• What you will do
Would you retype, word for word, the line with "Turn this picture" and every line after it through the end of the records below?
___ Input records
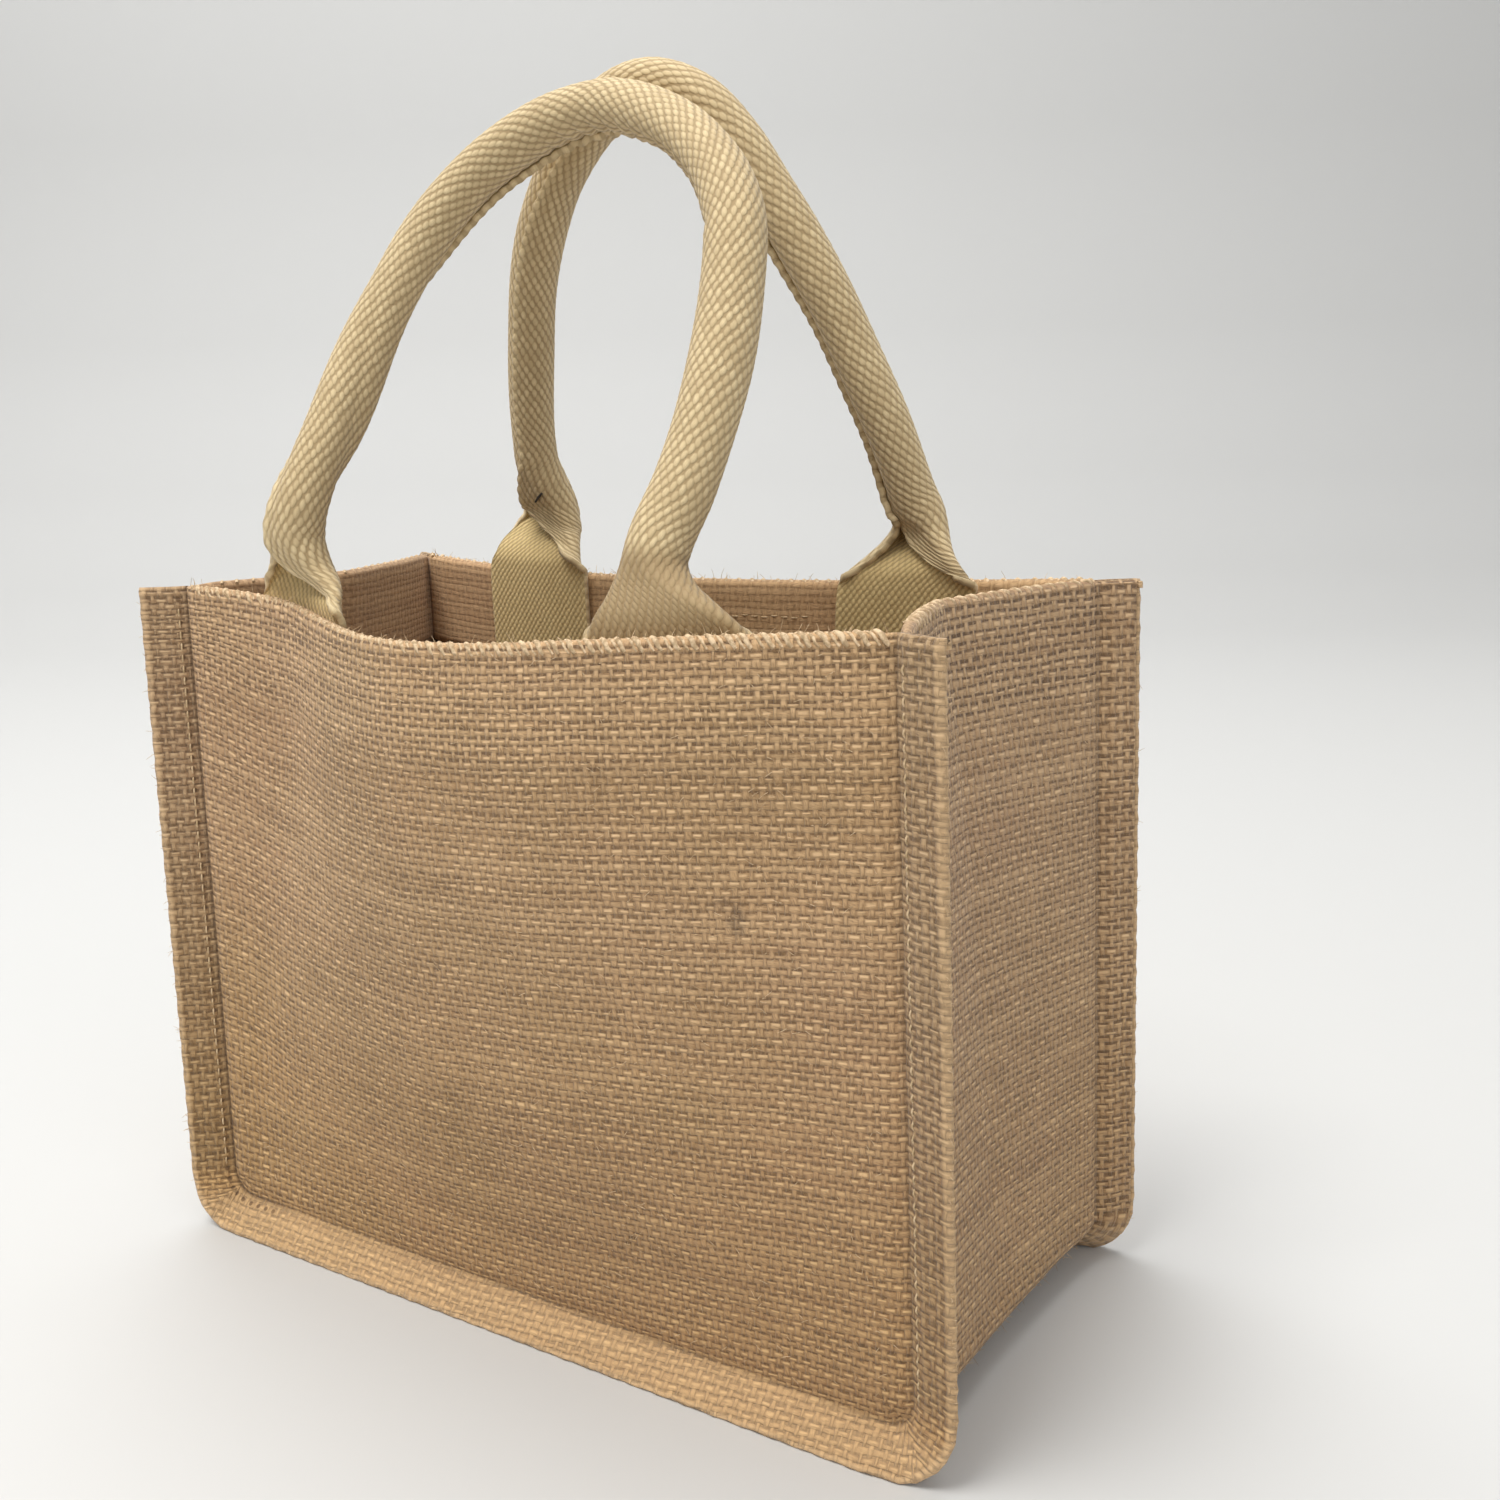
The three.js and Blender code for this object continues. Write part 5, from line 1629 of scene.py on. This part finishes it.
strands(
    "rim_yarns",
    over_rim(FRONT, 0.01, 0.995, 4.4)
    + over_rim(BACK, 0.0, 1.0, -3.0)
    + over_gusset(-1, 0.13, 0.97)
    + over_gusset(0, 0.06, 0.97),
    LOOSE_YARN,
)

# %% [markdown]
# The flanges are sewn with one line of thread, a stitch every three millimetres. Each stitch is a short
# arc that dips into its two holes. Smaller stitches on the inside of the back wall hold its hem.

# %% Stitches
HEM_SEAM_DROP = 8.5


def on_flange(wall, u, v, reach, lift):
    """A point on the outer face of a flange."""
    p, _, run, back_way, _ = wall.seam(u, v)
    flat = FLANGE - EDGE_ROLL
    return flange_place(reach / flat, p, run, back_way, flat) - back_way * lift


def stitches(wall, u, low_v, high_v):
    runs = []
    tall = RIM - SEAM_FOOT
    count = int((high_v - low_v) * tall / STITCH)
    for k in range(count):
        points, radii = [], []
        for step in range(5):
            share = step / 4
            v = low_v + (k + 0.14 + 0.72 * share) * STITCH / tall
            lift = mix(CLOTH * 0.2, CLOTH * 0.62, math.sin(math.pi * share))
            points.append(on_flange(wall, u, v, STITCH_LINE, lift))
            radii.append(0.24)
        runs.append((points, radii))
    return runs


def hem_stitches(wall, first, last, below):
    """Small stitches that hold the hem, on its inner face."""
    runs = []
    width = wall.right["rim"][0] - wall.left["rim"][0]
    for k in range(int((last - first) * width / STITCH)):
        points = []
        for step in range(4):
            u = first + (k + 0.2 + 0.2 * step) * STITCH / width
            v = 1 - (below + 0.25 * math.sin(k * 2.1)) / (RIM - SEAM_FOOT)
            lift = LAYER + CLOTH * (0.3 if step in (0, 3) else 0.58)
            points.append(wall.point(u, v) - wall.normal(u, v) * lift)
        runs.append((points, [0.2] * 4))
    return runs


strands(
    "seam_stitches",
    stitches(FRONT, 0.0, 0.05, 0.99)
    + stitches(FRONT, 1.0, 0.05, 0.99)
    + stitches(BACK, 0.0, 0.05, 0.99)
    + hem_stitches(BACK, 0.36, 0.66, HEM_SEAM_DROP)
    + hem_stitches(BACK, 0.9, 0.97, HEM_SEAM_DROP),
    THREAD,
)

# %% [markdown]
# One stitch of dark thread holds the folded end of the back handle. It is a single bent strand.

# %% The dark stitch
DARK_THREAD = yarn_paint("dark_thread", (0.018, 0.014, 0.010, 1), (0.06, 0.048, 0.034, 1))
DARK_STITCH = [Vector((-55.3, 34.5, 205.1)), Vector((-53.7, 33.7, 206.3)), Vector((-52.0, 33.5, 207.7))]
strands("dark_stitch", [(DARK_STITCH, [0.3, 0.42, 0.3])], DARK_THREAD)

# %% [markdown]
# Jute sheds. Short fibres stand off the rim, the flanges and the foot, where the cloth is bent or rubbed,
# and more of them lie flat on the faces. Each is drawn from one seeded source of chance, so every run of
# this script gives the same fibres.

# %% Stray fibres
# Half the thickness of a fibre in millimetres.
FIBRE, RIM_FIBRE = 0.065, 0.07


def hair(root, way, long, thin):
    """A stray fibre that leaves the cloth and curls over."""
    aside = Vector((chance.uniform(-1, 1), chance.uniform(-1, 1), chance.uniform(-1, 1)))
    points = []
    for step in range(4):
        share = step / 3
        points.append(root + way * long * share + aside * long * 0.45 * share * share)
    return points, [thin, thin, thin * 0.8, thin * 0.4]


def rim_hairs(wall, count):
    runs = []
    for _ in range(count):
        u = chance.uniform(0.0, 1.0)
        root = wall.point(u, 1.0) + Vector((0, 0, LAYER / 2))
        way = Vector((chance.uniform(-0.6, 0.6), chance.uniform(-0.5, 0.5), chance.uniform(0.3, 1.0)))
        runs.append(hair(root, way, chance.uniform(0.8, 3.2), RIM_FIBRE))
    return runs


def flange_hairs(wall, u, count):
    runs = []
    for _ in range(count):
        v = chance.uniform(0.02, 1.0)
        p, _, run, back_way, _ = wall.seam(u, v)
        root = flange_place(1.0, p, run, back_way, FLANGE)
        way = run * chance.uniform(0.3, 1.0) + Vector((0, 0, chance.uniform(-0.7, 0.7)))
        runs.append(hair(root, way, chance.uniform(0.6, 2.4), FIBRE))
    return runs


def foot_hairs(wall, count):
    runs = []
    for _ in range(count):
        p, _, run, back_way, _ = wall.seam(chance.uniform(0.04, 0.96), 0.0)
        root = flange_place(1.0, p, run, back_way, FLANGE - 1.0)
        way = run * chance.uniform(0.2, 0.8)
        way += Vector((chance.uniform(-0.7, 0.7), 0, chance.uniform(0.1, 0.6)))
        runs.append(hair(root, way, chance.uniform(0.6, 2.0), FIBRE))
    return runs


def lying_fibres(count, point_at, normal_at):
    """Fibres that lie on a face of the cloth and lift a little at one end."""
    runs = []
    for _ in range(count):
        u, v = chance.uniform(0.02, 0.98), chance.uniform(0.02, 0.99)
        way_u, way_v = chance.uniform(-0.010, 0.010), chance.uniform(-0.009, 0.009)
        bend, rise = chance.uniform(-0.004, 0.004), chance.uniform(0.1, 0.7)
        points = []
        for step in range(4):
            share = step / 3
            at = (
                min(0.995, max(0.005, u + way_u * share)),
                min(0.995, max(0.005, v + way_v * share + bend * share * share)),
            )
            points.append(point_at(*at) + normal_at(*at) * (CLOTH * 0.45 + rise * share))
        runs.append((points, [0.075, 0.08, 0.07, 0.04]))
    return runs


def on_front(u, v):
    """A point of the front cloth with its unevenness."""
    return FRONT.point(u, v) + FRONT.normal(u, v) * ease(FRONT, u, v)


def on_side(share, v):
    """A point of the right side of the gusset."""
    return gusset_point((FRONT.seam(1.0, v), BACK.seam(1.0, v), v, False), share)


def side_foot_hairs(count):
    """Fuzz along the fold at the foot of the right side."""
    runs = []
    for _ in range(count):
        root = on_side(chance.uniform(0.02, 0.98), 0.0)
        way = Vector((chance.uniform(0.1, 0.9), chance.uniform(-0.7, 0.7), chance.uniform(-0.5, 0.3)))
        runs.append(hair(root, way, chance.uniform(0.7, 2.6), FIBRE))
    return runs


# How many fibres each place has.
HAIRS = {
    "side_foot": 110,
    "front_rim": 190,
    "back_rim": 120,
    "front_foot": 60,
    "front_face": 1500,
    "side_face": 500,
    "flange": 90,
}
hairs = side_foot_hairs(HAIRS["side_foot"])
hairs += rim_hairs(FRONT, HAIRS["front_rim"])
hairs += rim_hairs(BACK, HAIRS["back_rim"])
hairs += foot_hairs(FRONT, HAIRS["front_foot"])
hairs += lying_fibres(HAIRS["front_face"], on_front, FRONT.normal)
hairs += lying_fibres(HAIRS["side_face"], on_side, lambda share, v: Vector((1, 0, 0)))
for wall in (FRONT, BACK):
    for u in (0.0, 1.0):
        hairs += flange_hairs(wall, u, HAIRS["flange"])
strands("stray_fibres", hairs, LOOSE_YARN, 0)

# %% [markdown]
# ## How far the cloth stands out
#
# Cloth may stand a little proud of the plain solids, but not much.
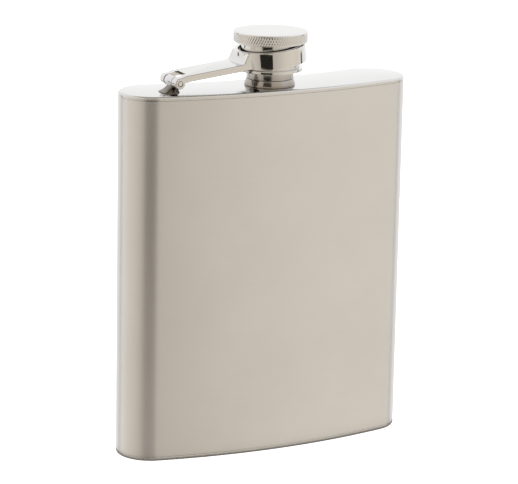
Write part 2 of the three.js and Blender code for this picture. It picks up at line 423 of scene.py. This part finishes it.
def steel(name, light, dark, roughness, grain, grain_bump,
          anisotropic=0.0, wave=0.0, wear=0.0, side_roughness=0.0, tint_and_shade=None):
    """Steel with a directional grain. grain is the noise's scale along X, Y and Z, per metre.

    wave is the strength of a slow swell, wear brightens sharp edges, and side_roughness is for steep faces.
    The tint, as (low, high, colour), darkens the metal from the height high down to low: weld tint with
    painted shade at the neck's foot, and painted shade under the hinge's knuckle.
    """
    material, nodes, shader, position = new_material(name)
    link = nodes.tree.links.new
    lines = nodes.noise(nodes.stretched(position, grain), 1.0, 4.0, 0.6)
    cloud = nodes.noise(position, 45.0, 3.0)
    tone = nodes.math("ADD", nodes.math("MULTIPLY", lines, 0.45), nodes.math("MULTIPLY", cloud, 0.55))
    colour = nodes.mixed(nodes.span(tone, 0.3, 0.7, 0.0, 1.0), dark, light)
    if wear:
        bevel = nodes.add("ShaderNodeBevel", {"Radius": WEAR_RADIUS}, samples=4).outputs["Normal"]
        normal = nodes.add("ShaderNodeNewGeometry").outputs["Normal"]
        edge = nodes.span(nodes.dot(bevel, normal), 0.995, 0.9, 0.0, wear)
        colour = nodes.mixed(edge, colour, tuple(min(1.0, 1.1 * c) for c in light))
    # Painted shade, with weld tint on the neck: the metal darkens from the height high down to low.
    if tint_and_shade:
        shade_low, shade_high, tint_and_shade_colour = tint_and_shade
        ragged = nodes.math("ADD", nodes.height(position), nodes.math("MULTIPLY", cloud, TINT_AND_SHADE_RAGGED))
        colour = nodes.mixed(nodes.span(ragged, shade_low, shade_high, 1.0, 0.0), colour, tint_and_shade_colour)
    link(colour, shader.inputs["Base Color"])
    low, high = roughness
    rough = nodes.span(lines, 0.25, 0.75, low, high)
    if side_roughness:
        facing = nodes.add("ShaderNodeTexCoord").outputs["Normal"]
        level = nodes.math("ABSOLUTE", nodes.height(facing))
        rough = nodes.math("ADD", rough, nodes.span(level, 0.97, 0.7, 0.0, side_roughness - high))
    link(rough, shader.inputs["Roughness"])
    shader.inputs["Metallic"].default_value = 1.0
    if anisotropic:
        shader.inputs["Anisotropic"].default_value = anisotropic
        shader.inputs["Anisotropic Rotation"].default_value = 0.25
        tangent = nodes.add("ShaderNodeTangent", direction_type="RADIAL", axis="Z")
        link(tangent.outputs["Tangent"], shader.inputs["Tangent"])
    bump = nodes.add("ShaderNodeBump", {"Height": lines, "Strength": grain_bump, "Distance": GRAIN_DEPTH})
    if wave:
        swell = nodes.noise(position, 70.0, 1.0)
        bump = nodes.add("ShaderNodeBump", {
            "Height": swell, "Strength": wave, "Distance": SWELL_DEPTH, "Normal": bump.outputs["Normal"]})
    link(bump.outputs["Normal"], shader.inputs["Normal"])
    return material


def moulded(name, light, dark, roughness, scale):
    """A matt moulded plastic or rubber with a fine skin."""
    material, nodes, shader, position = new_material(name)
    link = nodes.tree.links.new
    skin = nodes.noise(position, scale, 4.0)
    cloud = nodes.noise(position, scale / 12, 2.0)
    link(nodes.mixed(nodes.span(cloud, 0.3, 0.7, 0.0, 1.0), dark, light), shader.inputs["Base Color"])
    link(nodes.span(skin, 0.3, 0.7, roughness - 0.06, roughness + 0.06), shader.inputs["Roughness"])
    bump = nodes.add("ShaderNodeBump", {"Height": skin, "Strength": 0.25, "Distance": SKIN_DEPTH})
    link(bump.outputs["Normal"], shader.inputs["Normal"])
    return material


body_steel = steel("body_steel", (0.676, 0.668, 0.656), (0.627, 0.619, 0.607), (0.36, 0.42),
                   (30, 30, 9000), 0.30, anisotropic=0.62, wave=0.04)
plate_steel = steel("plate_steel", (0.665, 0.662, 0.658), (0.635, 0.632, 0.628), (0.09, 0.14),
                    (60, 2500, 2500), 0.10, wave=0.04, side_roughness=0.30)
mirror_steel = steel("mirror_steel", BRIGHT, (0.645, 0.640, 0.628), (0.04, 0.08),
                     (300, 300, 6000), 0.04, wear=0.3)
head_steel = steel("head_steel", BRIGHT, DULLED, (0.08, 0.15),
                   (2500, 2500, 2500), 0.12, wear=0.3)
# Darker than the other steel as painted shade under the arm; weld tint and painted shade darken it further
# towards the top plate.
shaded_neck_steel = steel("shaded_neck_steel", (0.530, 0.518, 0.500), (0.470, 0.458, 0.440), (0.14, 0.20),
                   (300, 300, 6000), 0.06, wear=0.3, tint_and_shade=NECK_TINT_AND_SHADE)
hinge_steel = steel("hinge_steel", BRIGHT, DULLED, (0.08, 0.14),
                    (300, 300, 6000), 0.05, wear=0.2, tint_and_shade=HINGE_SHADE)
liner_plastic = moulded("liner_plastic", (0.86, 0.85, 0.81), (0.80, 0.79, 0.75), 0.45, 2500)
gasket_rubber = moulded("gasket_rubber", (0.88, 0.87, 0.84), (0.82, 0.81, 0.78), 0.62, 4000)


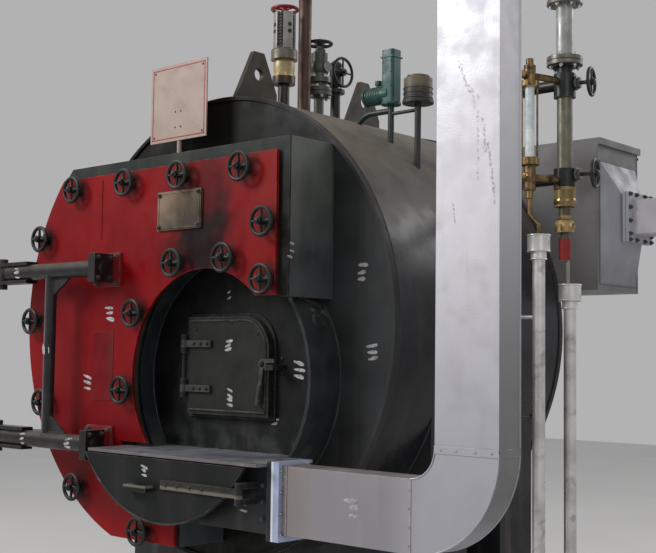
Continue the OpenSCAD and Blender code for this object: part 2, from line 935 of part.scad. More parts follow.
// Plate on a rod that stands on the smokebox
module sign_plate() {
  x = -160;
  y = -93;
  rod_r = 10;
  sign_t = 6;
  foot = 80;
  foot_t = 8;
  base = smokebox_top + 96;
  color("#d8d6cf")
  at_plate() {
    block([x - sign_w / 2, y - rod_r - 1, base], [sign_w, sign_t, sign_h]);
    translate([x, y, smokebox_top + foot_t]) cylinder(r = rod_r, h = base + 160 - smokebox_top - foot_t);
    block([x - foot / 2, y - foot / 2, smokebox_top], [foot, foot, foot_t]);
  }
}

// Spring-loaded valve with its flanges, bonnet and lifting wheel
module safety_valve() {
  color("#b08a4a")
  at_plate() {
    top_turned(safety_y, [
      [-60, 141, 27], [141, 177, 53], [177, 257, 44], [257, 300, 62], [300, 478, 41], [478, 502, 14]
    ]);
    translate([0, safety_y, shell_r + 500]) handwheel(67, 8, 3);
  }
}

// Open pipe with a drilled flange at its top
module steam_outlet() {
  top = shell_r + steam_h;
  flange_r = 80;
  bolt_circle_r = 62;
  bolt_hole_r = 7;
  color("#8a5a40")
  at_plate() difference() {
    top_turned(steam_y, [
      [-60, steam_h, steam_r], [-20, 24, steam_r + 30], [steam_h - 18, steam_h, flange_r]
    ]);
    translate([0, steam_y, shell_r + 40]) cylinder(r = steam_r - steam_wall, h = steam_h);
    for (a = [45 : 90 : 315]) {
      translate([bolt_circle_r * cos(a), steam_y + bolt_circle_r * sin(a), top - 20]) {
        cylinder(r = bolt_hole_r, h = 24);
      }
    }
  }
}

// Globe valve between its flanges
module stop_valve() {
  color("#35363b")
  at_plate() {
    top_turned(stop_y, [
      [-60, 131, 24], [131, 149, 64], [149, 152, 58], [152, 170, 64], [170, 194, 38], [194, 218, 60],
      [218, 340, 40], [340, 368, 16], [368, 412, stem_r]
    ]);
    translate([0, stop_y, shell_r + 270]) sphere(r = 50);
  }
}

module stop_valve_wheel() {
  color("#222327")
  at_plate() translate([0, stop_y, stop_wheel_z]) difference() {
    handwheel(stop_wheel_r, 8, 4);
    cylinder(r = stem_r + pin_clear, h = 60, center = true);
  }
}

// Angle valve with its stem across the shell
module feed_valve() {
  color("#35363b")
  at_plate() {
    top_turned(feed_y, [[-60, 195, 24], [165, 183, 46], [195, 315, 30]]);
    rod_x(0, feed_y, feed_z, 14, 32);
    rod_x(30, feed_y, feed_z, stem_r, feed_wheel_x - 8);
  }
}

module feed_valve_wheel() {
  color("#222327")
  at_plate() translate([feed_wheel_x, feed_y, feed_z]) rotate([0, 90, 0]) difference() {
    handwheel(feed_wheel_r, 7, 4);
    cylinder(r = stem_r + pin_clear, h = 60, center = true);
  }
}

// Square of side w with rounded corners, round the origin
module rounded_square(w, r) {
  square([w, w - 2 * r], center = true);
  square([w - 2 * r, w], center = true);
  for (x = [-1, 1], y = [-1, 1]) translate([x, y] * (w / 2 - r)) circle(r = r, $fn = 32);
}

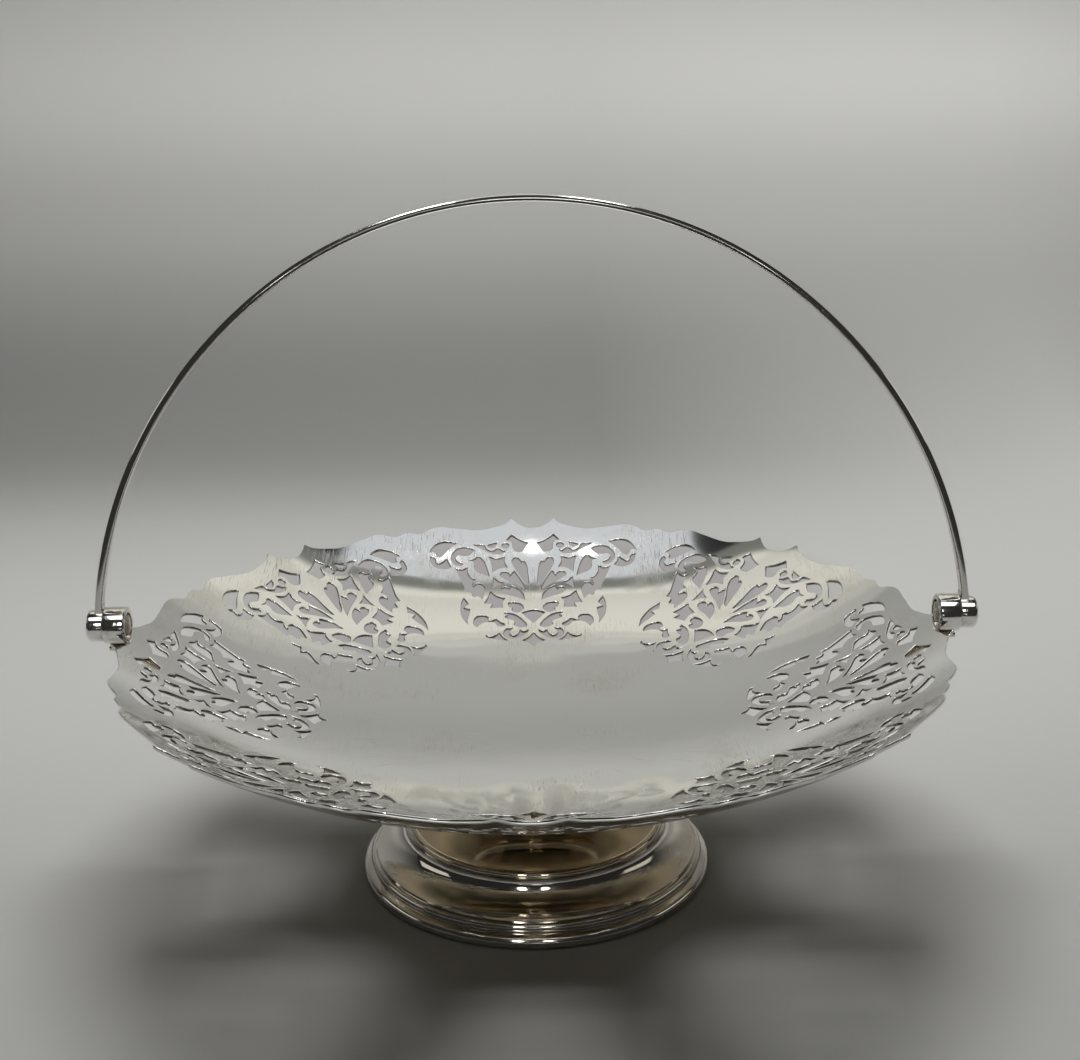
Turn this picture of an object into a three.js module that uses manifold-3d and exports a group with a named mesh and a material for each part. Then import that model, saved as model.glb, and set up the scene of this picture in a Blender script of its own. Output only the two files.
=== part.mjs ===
______
• Finished answer
Turn this picture of an object into a three.js module that uses manifold-3d and exports a group with a named mesh and a material for each part. Then import that model, saved as model.glb, and set up the scene of this picture in a Blender script of its own. Output only the two files.
=== part.mjs ===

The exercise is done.